Polling stations: 279

Number of voters: 160,539

Number of candidates: 7

Remarks: Home base of Speaker Volodymyr Lytvyn

It’s no accident
that this constituency in central Ukraine has just half the regular
number of candidates compared to the national average in 225
constituencies. Parliament Speaker Volodymyr Lytvyn is a native of
this area. He’s been throwing money at it for years to prepare a
good landing platform for this election, so few candidates believe
they have a chance.

More than 42 percent
of the voters are prepared to support him here, according to a local
poll by Sotsintel Institute conducted this month. The next strongest
candidate, Batkivshchyna member and retired colonel Vitaliy Frantsuz,
is lagging way behind with 17.6 percent of support.

Lytvyn’s People’s
Party is a part of the pro-government majority along with the
pro-presidential Party of Regions and Communist Party. But his party
has lost popularity and has chosen not to run in the proportional
race.

Lytvyn’s chosen
majority constituency covers the town of Novograd-Volynskiy, and four
districts in Zhytomyr Oblast.
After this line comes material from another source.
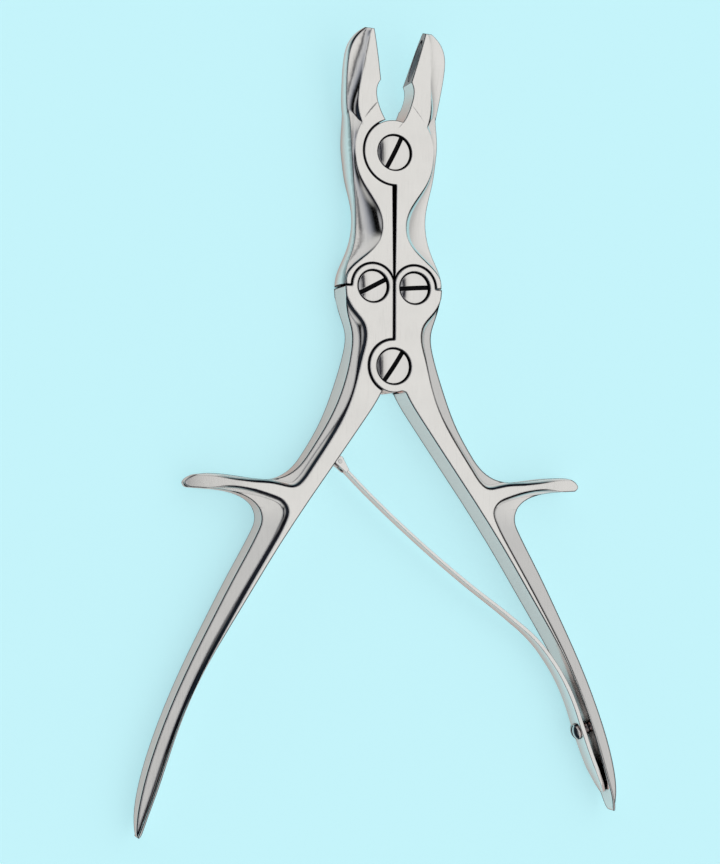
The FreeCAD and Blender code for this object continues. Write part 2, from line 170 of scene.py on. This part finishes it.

They all have received unprecedented
subsidies from the national budget this year, courtesy of Lytvyn –
Hr 95 million, as a result of the budgeting process and amendments
made to the budget in April.

Leading online
newspaper Ukrainska Pravda also conducted
an investigation earlier this year, which showed that Lytvyn made at
least 17 business trips to his constituency between July 2011 and May
2012 on taxpayers money, a fact that the Verkhovna Pada staff
confirmed in a written statement to the paper.

On these trips
Lytvyn met with teachers and medical
workers and doled out little gifts like bicycles for local medical
workers, according to media reports.